Task directions
In the listing below, identify each line with the word "imported" and return those lines.

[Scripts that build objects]
______________________________

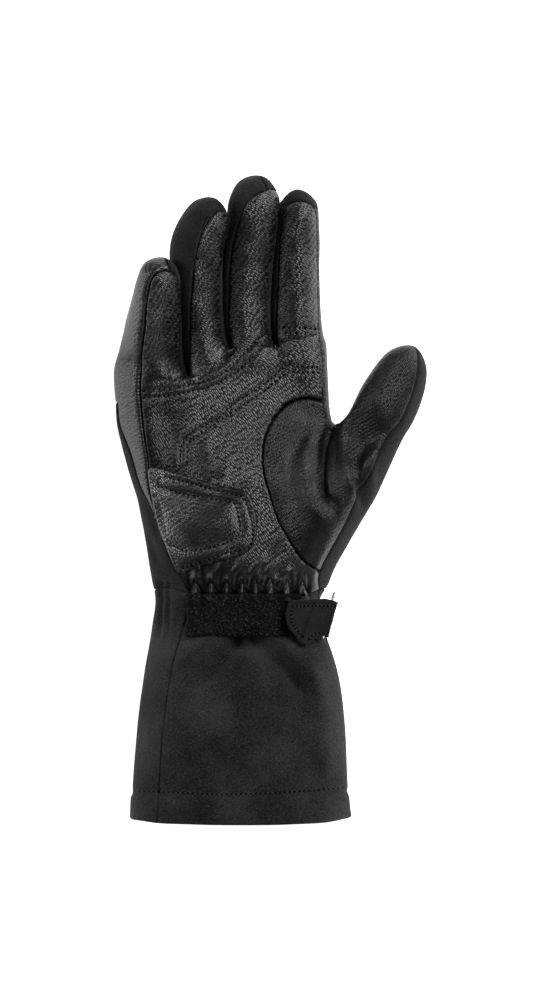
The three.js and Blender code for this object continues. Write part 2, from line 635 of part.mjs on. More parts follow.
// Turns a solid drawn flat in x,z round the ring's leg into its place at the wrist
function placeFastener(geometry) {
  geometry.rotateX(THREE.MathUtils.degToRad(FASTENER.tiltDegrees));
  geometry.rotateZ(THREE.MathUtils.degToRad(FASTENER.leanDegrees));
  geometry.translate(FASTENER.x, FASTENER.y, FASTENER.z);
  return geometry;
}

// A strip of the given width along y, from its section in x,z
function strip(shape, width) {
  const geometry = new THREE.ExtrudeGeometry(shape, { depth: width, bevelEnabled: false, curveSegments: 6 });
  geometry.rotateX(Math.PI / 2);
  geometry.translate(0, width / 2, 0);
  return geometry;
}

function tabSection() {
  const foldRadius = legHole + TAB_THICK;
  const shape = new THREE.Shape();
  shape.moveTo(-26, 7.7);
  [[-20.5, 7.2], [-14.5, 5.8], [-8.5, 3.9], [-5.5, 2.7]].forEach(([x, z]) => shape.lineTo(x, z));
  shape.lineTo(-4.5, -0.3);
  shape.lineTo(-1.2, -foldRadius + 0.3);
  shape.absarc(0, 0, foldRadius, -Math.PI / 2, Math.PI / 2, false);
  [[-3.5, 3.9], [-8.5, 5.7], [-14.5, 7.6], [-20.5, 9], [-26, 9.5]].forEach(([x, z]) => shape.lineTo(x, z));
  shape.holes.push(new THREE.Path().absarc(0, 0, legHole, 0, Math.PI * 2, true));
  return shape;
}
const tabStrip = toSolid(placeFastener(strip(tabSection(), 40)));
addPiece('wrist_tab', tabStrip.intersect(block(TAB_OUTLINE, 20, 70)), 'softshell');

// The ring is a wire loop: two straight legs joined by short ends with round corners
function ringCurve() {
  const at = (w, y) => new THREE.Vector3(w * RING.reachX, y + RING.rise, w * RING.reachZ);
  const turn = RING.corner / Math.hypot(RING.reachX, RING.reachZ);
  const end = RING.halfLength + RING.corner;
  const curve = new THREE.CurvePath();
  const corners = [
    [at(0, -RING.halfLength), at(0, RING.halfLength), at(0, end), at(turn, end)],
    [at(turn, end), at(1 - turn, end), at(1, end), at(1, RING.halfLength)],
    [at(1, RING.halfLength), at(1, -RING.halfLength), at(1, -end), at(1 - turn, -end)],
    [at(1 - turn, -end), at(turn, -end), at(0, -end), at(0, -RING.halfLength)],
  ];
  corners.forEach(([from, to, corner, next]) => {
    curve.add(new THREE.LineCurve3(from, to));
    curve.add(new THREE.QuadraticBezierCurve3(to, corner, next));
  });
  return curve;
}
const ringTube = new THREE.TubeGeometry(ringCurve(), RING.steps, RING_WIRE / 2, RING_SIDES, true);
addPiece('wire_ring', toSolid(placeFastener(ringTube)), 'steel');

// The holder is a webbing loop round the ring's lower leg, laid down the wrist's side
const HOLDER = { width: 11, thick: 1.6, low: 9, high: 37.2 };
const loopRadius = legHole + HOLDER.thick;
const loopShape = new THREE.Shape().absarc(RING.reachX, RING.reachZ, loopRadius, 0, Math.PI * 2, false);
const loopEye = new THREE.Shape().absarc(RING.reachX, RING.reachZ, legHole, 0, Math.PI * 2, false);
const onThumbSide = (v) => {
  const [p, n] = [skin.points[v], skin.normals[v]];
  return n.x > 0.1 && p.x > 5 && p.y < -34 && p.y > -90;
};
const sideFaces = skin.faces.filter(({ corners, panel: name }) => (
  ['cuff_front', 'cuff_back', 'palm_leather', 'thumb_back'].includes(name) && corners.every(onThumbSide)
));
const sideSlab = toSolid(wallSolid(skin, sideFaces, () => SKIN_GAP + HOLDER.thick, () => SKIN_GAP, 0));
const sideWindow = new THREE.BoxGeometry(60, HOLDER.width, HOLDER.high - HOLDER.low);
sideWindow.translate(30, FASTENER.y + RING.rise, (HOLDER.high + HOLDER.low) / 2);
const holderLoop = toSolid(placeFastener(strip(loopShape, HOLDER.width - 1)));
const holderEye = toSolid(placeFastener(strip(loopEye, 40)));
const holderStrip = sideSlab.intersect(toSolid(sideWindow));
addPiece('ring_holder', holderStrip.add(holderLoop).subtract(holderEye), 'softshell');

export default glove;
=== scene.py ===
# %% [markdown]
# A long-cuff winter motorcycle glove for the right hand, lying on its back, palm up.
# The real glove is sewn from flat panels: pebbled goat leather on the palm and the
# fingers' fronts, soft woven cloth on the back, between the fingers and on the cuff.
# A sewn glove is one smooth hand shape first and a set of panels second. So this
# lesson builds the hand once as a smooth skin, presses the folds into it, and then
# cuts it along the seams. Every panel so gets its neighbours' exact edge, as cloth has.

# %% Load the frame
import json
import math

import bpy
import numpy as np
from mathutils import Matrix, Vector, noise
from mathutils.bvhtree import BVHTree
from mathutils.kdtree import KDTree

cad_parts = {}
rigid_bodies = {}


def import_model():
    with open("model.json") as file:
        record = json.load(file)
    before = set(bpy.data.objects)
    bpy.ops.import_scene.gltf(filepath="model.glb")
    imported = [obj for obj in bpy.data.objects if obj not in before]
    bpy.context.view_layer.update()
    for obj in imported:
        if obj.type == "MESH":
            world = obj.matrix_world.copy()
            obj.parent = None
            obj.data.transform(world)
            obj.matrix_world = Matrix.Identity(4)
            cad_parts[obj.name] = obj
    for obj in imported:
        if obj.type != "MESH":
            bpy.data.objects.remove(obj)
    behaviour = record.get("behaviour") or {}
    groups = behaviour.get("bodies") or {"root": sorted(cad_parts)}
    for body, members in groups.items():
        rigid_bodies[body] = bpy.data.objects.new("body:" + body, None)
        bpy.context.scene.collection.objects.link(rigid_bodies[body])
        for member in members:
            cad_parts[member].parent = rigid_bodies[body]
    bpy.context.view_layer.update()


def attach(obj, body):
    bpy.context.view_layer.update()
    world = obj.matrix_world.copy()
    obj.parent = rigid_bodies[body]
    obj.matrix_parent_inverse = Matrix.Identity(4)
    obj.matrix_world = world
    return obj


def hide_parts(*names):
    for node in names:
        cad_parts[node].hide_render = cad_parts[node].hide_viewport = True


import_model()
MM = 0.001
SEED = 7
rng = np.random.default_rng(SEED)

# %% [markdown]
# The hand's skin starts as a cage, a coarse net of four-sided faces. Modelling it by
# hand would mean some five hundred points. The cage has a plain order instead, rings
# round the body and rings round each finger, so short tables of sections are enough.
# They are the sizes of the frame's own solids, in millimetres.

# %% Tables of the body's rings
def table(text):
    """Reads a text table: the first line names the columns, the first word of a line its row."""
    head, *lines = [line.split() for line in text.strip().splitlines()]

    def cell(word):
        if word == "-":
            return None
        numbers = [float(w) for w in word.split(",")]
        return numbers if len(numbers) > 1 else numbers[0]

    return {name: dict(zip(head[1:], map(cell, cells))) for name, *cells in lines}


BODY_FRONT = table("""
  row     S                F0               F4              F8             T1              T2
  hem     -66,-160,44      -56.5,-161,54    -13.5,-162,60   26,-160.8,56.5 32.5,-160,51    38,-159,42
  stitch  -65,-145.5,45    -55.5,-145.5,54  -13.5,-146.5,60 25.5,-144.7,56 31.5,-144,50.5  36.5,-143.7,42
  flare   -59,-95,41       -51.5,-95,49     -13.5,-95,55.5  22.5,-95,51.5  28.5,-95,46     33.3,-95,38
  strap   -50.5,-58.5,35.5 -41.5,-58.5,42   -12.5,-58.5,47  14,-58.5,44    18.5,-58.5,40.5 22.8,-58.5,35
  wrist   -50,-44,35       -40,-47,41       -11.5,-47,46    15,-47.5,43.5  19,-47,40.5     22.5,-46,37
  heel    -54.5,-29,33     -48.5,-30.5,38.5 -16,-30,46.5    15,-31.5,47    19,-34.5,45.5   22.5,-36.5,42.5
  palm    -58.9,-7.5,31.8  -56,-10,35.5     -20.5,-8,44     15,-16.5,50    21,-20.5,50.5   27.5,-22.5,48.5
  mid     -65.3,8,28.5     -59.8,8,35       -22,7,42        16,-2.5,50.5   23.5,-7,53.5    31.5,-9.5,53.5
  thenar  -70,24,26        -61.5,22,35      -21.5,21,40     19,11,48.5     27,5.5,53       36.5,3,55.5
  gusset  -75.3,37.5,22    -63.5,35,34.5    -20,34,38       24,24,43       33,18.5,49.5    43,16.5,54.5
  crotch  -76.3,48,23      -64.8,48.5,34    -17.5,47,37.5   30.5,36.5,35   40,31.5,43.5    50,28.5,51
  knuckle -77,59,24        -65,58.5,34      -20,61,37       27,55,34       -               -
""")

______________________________

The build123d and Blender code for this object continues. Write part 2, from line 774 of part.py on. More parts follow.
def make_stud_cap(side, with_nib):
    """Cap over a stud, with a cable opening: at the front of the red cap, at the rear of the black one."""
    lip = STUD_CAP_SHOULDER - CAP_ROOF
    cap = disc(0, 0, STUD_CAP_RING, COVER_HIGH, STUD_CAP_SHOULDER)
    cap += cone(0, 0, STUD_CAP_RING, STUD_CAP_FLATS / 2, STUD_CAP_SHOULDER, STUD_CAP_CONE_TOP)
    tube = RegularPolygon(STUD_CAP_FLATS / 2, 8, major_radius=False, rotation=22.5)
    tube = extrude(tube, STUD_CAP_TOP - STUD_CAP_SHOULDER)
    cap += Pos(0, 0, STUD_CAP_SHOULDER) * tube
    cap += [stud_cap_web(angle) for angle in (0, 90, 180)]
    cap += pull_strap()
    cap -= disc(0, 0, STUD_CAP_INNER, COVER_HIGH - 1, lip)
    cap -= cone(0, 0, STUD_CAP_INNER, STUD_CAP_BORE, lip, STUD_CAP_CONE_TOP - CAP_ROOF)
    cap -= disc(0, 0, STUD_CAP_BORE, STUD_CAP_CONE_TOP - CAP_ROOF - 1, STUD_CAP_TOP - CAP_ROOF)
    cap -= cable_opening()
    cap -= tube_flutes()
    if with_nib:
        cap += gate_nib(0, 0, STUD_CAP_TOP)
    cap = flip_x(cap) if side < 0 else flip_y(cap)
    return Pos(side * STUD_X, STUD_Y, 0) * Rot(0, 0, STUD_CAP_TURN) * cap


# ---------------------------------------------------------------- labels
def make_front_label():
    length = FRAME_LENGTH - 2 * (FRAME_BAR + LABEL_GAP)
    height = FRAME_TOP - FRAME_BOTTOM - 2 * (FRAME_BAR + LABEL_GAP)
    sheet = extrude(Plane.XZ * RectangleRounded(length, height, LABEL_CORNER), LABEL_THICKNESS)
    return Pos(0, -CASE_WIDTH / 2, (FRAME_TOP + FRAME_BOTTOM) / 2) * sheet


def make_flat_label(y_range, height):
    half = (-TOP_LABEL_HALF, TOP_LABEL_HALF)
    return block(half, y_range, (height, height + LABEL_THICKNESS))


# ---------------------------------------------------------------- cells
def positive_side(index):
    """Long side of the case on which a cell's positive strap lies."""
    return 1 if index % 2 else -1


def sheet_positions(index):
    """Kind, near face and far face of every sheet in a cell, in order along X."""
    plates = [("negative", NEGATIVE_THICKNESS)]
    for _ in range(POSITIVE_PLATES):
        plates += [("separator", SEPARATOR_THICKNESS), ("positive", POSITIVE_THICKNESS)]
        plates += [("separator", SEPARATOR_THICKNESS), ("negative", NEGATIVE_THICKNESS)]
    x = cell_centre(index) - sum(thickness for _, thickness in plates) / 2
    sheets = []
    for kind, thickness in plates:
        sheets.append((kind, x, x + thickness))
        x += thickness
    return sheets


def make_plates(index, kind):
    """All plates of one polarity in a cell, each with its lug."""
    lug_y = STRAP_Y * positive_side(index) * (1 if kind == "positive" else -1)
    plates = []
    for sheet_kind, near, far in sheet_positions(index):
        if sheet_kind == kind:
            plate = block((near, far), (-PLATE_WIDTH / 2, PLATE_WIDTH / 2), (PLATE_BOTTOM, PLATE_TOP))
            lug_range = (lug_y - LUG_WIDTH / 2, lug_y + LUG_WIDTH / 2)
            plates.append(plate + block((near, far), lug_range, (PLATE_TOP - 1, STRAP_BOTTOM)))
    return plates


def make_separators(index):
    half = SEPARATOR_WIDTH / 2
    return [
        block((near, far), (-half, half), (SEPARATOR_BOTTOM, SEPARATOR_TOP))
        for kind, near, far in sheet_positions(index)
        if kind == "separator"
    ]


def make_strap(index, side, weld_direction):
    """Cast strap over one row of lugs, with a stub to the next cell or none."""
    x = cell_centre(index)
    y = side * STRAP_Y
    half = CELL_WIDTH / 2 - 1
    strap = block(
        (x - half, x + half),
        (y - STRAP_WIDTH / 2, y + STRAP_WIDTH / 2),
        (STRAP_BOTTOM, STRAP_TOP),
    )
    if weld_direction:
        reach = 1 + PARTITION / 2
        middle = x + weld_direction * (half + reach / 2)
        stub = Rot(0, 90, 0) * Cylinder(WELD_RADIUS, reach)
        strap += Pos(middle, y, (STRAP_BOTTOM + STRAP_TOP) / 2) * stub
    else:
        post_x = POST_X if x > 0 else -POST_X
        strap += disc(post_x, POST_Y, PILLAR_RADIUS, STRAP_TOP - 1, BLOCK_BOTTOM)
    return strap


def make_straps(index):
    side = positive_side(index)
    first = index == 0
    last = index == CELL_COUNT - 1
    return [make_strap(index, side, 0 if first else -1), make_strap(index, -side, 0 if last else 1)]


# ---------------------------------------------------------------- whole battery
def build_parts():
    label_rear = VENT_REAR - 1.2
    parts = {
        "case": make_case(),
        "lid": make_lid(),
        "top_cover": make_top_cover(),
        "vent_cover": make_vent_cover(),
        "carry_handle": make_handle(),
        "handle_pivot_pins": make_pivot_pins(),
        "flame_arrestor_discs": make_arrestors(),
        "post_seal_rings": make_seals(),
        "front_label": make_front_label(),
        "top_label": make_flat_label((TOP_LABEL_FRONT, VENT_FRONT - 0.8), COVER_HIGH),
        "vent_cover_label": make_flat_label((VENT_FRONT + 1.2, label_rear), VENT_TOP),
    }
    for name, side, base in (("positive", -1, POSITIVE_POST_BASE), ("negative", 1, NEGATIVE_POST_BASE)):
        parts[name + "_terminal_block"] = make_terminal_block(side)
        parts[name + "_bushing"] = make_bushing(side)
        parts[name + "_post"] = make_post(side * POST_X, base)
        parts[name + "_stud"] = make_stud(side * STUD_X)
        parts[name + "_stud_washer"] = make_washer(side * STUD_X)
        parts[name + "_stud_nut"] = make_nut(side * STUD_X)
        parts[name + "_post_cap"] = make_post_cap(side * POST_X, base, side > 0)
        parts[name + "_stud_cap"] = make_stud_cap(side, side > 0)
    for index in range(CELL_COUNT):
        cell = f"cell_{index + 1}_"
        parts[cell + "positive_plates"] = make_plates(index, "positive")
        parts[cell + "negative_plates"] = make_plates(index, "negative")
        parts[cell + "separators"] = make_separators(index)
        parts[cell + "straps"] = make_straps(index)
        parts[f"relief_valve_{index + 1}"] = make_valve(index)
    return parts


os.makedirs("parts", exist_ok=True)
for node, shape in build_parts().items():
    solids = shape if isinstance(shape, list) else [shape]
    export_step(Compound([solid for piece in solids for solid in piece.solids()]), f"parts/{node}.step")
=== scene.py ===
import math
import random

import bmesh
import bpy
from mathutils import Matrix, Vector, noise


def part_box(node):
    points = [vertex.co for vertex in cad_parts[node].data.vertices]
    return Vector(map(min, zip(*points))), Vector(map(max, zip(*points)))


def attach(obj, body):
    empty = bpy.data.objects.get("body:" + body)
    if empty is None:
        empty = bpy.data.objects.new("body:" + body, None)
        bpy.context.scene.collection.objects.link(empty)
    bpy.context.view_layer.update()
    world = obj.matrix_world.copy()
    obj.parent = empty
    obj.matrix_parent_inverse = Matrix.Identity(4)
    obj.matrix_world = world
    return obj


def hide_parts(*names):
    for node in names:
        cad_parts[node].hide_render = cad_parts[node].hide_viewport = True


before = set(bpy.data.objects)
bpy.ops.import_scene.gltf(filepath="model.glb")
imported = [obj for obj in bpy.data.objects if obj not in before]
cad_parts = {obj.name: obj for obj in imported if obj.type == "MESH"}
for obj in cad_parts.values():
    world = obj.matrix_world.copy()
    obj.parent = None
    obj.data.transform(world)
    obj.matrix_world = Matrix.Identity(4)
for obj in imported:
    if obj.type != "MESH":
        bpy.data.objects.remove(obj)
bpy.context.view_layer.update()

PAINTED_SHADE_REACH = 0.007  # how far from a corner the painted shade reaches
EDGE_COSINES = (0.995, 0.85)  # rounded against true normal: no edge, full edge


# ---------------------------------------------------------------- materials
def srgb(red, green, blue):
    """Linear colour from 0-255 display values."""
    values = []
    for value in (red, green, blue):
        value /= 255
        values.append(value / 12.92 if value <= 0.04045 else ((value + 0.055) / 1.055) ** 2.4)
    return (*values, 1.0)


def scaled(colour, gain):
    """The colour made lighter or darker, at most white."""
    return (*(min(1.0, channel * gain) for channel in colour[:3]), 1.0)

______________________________

Exercise solution
    imported = [obj for obj in bpy.data.objects if obj not in before]
    for obj in imported:
    for obj in imported:
imported = [obj for obj in bpy.data.objects if obj not in before]
cad_parts = {obj.name: obj for obj in imported if obj.type == "MESH"}
for obj in imported:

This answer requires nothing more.